## Given problem
Reproduce verbatim the lines up to and including the one with "that buckles on", starting from the first.

+++ Dataset excerpt

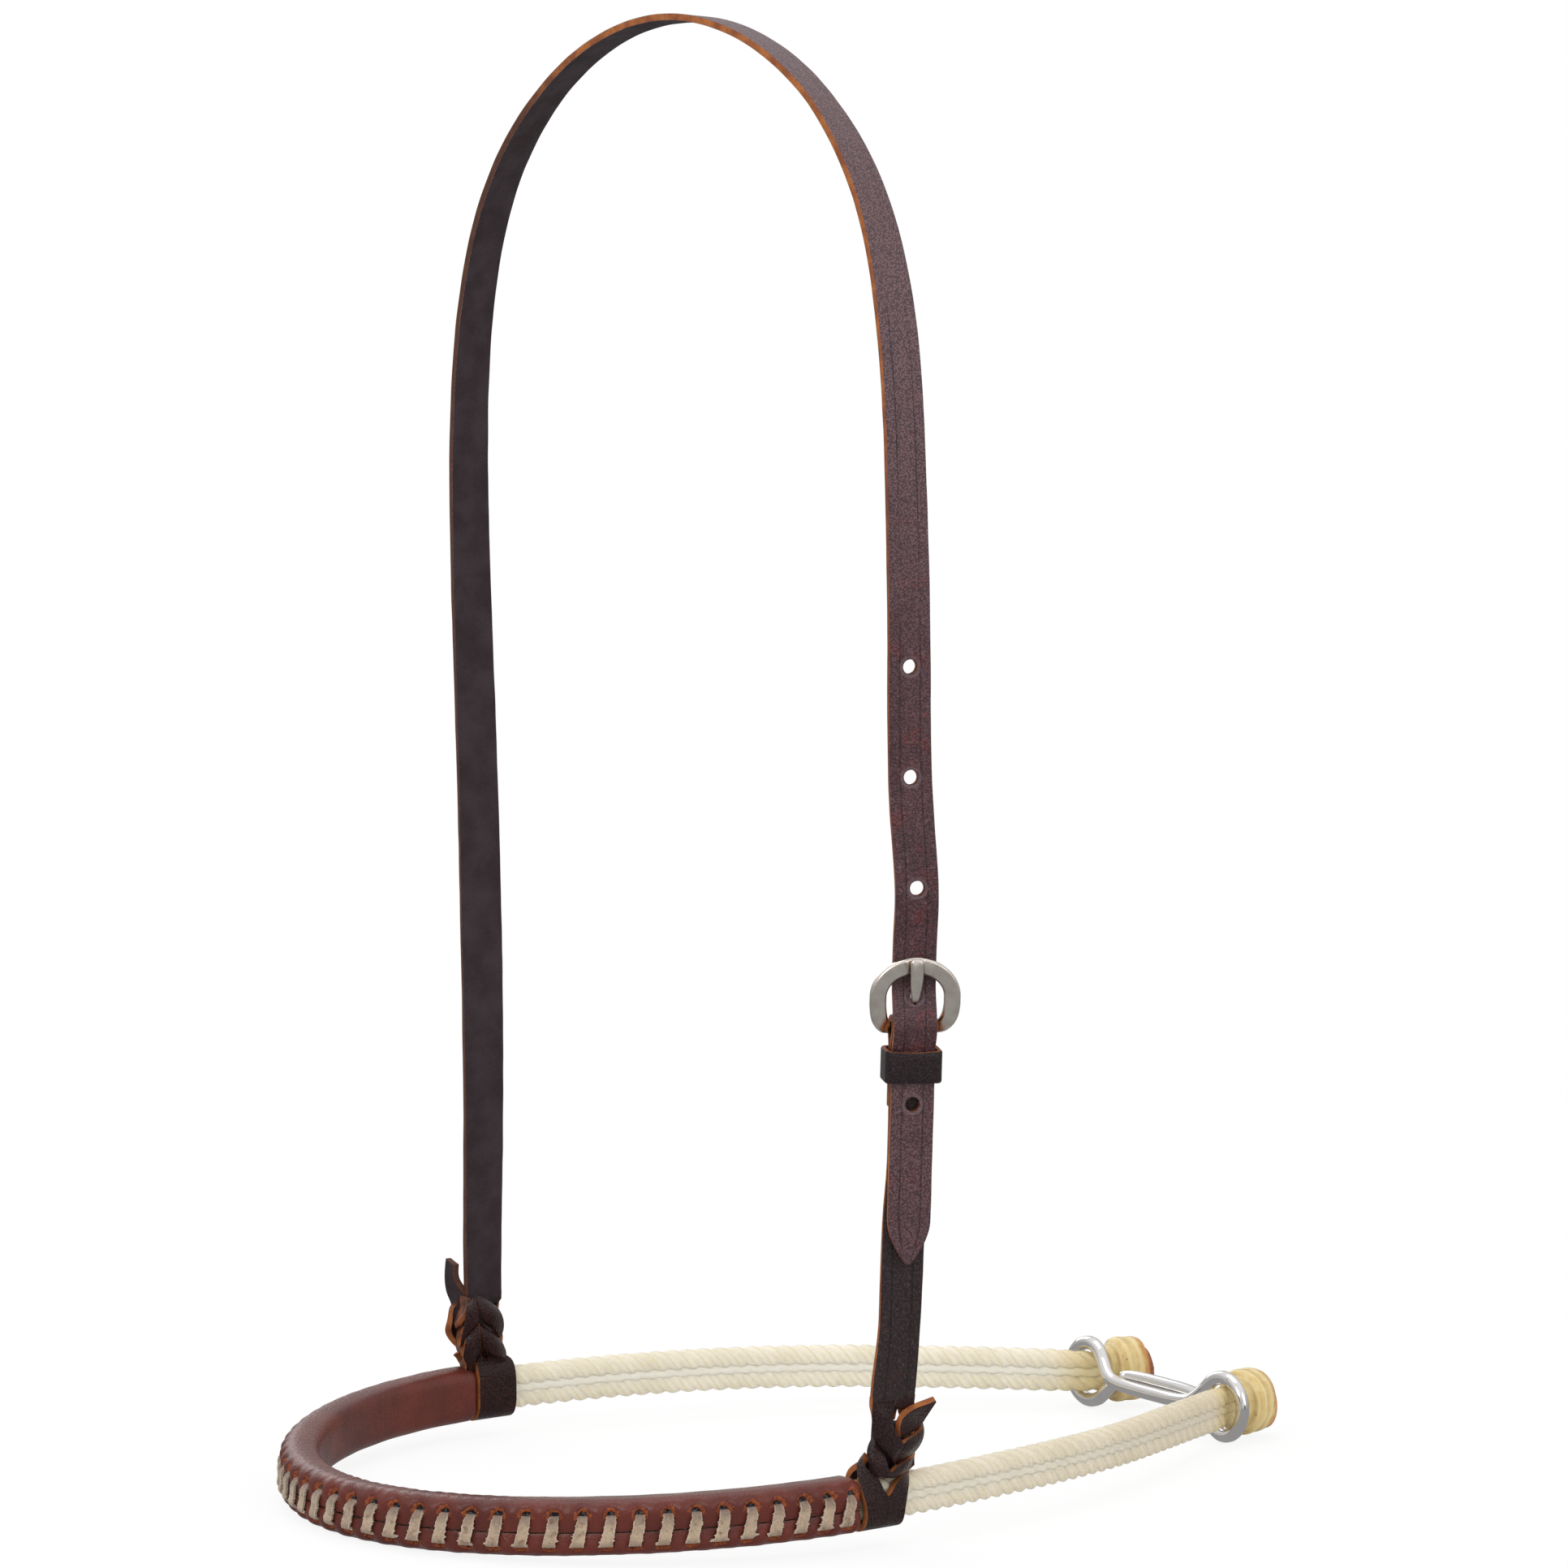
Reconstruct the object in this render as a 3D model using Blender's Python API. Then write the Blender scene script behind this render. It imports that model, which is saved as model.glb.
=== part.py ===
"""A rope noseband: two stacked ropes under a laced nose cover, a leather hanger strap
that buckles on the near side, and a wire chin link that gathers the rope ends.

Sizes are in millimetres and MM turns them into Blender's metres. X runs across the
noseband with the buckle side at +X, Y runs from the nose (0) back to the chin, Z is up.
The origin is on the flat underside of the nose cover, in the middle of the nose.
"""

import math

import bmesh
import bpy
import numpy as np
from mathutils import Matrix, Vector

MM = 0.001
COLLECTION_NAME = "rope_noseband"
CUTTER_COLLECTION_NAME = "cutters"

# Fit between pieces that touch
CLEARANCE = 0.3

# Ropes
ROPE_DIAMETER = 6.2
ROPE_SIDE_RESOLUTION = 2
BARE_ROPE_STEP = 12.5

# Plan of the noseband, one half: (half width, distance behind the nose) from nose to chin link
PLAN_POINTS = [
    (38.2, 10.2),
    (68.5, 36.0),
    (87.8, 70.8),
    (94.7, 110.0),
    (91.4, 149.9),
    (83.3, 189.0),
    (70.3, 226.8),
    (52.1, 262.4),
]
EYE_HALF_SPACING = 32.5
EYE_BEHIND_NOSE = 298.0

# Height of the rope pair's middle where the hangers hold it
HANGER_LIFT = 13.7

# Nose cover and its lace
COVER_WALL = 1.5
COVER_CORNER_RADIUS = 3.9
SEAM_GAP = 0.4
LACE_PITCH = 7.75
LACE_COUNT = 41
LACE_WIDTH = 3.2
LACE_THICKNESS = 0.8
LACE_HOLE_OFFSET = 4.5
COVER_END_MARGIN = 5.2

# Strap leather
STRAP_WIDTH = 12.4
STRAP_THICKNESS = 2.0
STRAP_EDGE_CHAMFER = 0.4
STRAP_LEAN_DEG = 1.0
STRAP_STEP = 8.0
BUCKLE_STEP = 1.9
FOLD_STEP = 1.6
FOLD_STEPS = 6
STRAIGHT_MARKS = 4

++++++

## Task result
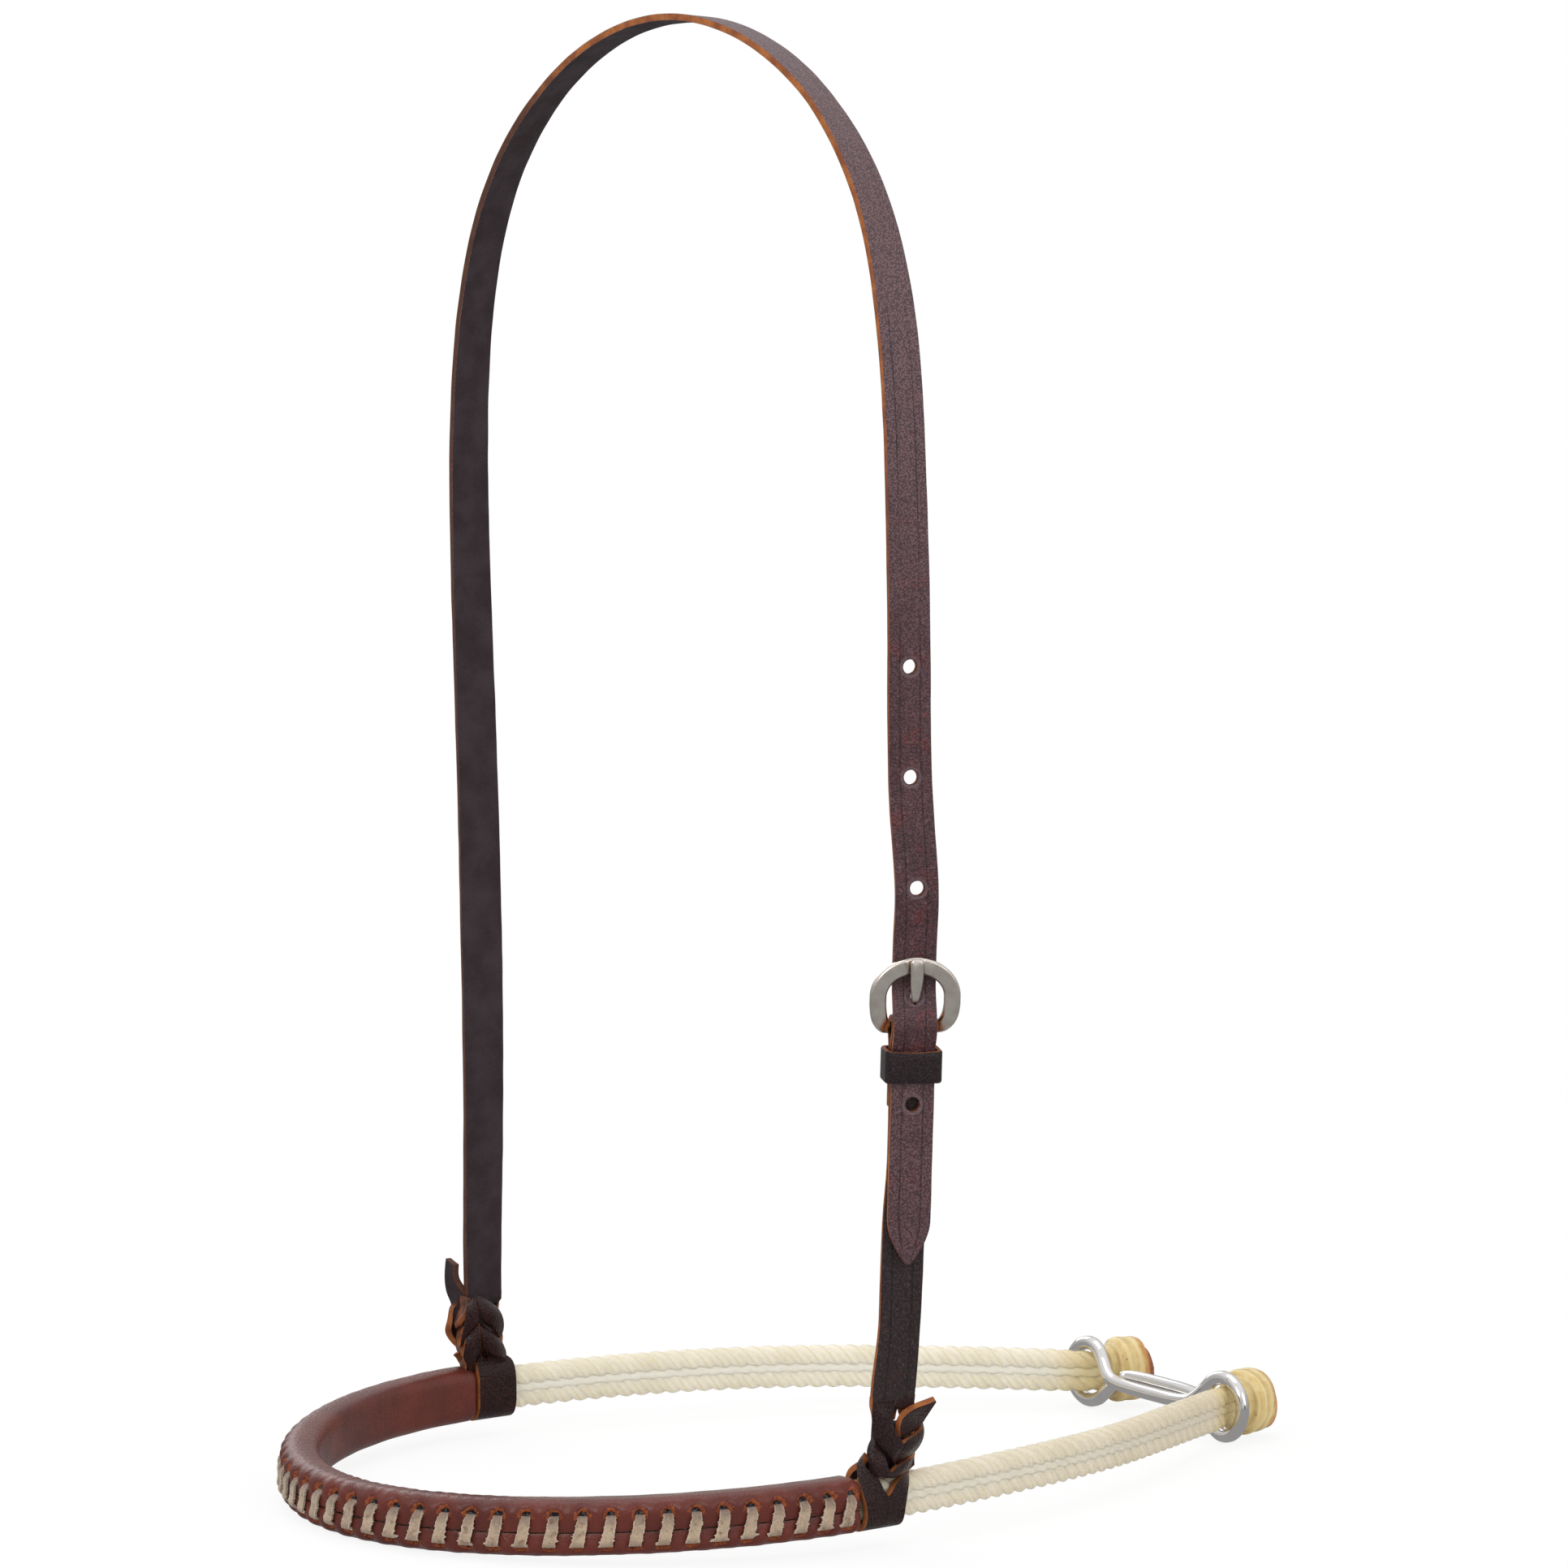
Reconstruct the object in this render as a 3D model using Blender's Python API. Then write the Blender scene script behind this render. It imports that model, which is saved as model.glb.
=== part.py ===
"""A rope noseband: two stacked ropes under a laced nose cover, a leather hanger strap
that buckles on the near side, and a wire chin link that gathers the rope ends.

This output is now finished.